Rory is kneeling on the carpet in front of me, his chin on the arm of the chair, with eyes that look much more like they belong to a Saint Bernard than a golden retriever. “Genie, take me to the vet. I’m dying. I hate the vet, but I think this time I need to go. I think that Matilda’s claws are venomous and I am poisoned, Genie. I’m poisoned. We must find the antidote before it’s too late and I am condemned to cross the rainbow bridge in trousers!”

“Calm down, Rory,” I tell him. “For starters, you are not dying, you are just hungover. And secondly, the rainbow bridge is...more of a metaphor that some people use to make themselves feel better when their pets... stop living. It’s not an actual place.”

“Wait...? What?” Rory looks puzzled. “I think you’ll find it is an actual place. Three of my friends have crossed over it since I lived here, Genie. I heard their owners talking about it. Oh, wait, no, one of them—Jeff, the bulldog—he bought a farm instead, but I think it’s around the same area as the bridge, so that we can all hang out there. Also, what is ‘hungover’ and is it fatal?”

I decide to let him have the rainbow bridge thing. He’s got enough to deal with as it is without us having to get into the ins and outs of the existence of an afterlife. After all, recent, somewhat magical events do make it seem more likely that there might be a strange sort of heaven floating around up there where deities mess with our lives for kicks.

“No, although a hangover sometimes feels like it, it is rarely fatal. It happens after drinking a lot of alcohol—wine, in your instance. Alcohol is a kind of toxin. It doesn’t hurt you in moderation, but if you drink a lot of it, it makes you feel... well, like you feel.”

“Why didn’t you tell me?” Rory flops back onto the floor. “Why didn’t you tell me that the wine would make me feel like this?”

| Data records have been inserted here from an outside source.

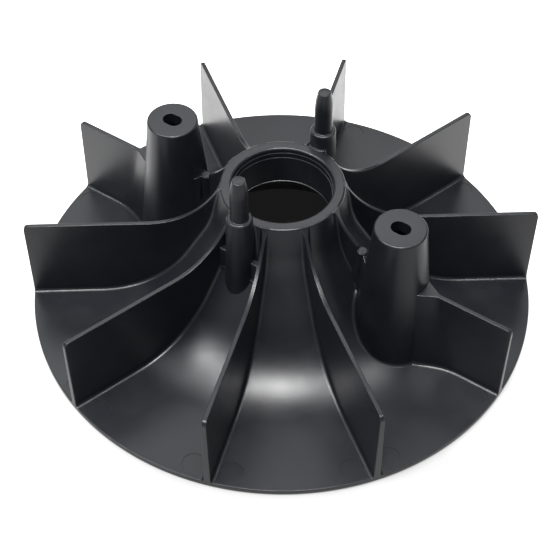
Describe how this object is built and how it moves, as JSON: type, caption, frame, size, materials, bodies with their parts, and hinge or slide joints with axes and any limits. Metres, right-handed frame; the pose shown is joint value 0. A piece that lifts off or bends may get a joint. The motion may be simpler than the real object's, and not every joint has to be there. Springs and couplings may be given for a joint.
{
  "type": "flywheel cooling fan",
  "caption": "Moulded radial fan for a small engine's flywheel, with a bell-shaped hub, straight blades, screw posts and locating pegs for a debris screen.",
  "frame": {"origin": "on the fan's axis of rotation, in the plane of the flat back face", "axes": "+Z along the axis of rotation, towards the hub ring, posts and pegs; +X through the middle of screw post A; +Y through locating peg A"},
  "size_m": [0.23, 0.23, 0.0958],
  "materials": {
    "moulding": "satin black moulded engineering plastic"
  },
  "bodies": {
    "root": {"back_plate": "moulding", "flare": "moulding", "hub_collar": "moulding", "blade_02": "moulding", "blade_03": "moulding", "blade_04": "moulding", "blade_05": "moulding", "blade_07": "moulding", "blade_08": "moulding", "blade_09": "moulding", "blade_10": "moulding", "outer_vane_a": "moulding", "outer_vane_b": "moulding", "inner_web_a": "moulding", "inner_web_b": "moulding", "screw_post_a": "moulding", "screw_post_b": "moulding", "outer_gusset_a": "moulding", "outer_gusset_b": "moulding", "inner_gusset_a": "moulding", "inner_gusset_b": "moulding", "ejector_pad_a": "moulding", "ejector_pad_b": "moulding", "peg_boss_a": "moulding", "peg_boss_b": "moulding", "peg_a": "moulding", "peg_b": "moulding", "boss_web_left_a": "moulding", "boss_web_left_b": "moulding", "boss_web_right_a": "moulding", "boss_web_right_b": "moulding"}
  },
  "joints": []
}
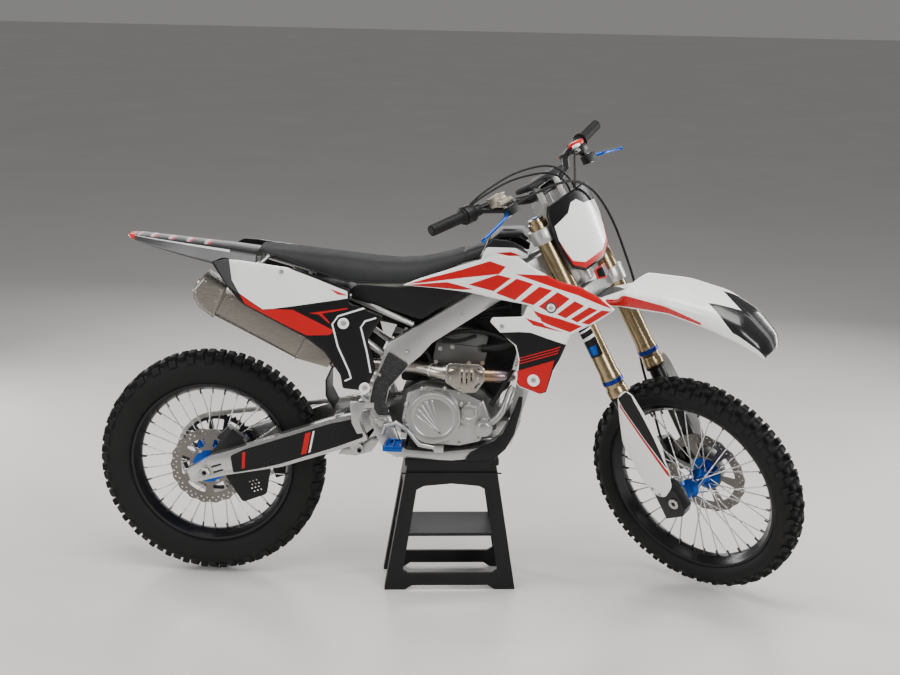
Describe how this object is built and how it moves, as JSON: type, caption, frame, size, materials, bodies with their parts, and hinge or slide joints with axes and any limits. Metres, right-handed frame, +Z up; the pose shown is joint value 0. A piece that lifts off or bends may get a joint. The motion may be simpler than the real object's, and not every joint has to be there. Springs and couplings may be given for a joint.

“I know,” I say. “I should have. I’m sorry. Yesterday was a bit overwhelming, even before Matilda tried to kill you and Claudia told me she was going to ask Miles out right in front of my eyes. I took my eye off the ball. That’s another thing too much wine will make you do.”

“So, I’m definitely not dying?”

“Definitely not,” I reassure him. “I’ll make you a nice fry-up for breakfast and sweet tea to make up for it, okay?”

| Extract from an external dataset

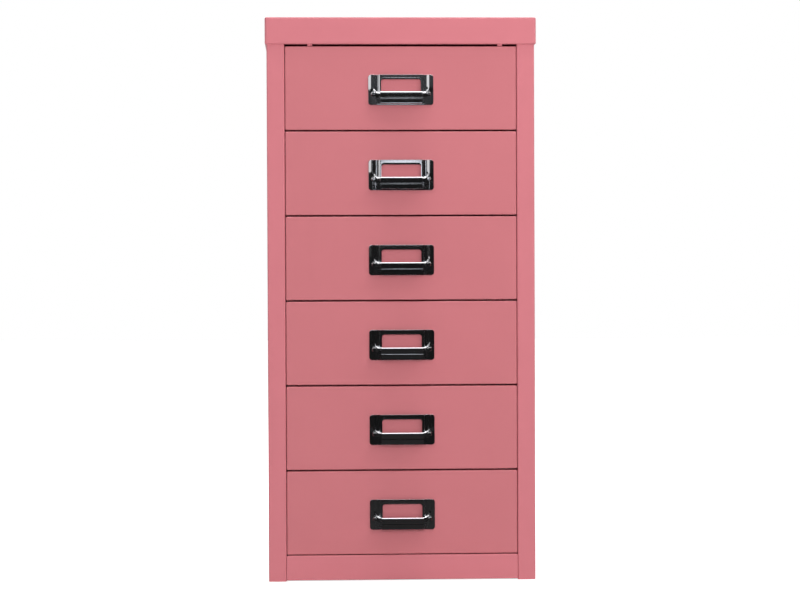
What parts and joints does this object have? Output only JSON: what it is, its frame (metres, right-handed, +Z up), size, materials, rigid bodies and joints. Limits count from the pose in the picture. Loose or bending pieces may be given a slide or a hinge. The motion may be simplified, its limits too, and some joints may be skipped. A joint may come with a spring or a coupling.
{
  "type": "drawer cabinet",
  "caption": "Small free-standing steel cabinet with a column of shallow drawers, each with a chrome card-frame pull, under a pressed cap.",
  "frame": {"origin": "centre of the whole object's footprint, pulls counted, at floor level", "axes": "+Z up, +Y towards the back, drawers open along -Y, +X to the right of someone facing the drawers"},
  "size_m": [0.2826, 0.3958, 0.5875],
  "materials": {
    "painted_carcass": "satin powder coat",
    "painted_drawer": "satin powder coat",
    "zinc_plated_steel": "zinc plated",
    "glide_plastic": "nylon",
    "chrome_plate": "polished chrome plate",
    "screw_steel": "zinc plated"
  },
  "bodies": {
    "cabinet": {"top_cap": "painted_carcass", "side_panel_left": "painted_carcass", "side_panel_right": "painted_carcass", "back_panel": "painted_carcass", "bottom_panel": "painted_carcass", "top_rail": "painted_carcass", "base_rail": "painted_carcass", "runner_glides": "glide_plastic", "runner_left_1": "zinc_plated_steel", "runner_left_2": "zinc_plated_steel", "runner_left_3": "zinc_plated_steel", "runner_left_4": "zinc_plated_steel", "runner_left_5": "zinc_plated_steel", "runner_left_6": "zinc_plated_steel", "runner_right_1": "zinc_plated_steel", "runner_right_2": "zinc_plated_steel", "runner_right_3": "zinc_plated_steel", "runner_right_4": "zinc_plated_steel", "runner_right_5": "zinc_plated_steel", "runner_right_6": "zinc_plated_steel"},
    "drawer_1": {"drawer_front_1": "painted_drawer", "drawer_tray_1": "painted_drawer", "drawer_pull_1": "chrome_plate", "pull_screws_1": "screw_steel"},
    "drawer_2": {"drawer_front_2": "painted_drawer", "drawer_tray_2": "painted_drawer", "drawer_pull_2": "chrome_plate", "pull_screws_2": "screw_steel"},
    "drawer_3": {"drawer_front_3": "painted_drawer", "drawer_tray_3": "painted_drawer", "drawer_pull_3": "chrome_plate", "pull_screws_3": "screw_steel"},
    "drawer_4": {"drawer_front_4": "painted_drawer", "drawer_tray_4": "painted_drawer", "drawer_pull_4": "chrome_plate", "pull_screws_4": "screw_steel"},
    "drawer_5": {"drawer_front_5": "painted_drawer", "drawer_tray_5": "painted_drawer", "drawer_pull_5": "chrome_plate", "pull_screws_5": "screw_steel"},
    "drawer_6": {"drawer_front_6": "painted_drawer", "drawer_tray_6": "painted_drawer", "drawer_pull_6": "chrome_plate", "pull_screws_6": "screw_steel"}
  },
  "joints": [
    {"name": "drawer_1_slide", "type": "slide", "parent": "cabinet", "child": "drawer_1", "axis": [0, -1, 0], "range_m": [0, 0.2735]},
    {"name": "drawer_2_slide", "type": "slide", "parent": "cabinet", "child": "drawer_2", "axis": [0, -1, 0], "range_m": [0, 0.2735]},
    {"name": "drawer_3_slide", "type": "slide", "parent": "cabinet", "child": "drawer_3", "axis": [0, -1, 0], "range_m": [0, 0.2735]},
    {"name": "drawer_4_slide", "type": "slide", "parent": "cabinet", "child": "drawer_4", "axis": [0, -1, 0], "range_m": [0, 0.2735]},
    {"name": "drawer_5_slide", "type": "slide", "parent": "cabinet", "child": "drawer_5", "axis": [0, -1, 0], "range_m": [0, 0.2735]},
    {"name": "drawer_6_slide", "type": "slide", "parent": "cabinet", "child": "drawer_6", "axis": [0, -1, 0], "range_m": [0, 0.2735]}
  ]
}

“Okay, because now that I’m not dying I need to work out how I feel about all this living.”

“What do you mean?” I ask, getting out of the chair to lie down next to him on the carpet.

“I thought I didn’t want to die, but now I know I’ve got another fifty years to go, and I can’t even have wine to make it all go fuzzy without feeling like I want to die the next day, I’m not sure that I want to live.”

“Welcome to the human condition,” I say, rolling over on my side to look at him. “Look, Rory, don’t worry. Everything is going to be okay. You are going to get to be a dog again, I promise. I had an epiphany in the night.”

“Did it hurt?”

“Yes, actually,” I say. “Sort of. Especially the part when I watched Claudia ask Miles out.”

“Out where?On another picnic?”

“Similar...”

“When did that happen?” Rory is amazed. “I mean, that seems like a pretty big deal and I do not remember it at all.”

“It happened shortly before you passed out in the pudding.”

“Oh, I thought that was a beautiful dream,” Rory says. “So, wait. Miles, who you have loved all your life, is going on a date with Claudia, which means”—he looks at me with big sad eyes—“you must feel sad and confused.”

“I do,” I confess. “But it is what it is and instead of wallowing in self-pity I am just going to be bloody happy anyway even if it kills me.”

“Oh kaaaay.” Rory sounds doubtful.

“The trouble is, I found a nice safe groove to fit into. It wassmall and stable and safe,” I explain. “I got in the groove and I made it cozy and I’ve stayed there ever since. I even got a dog to keep me company in my groove.”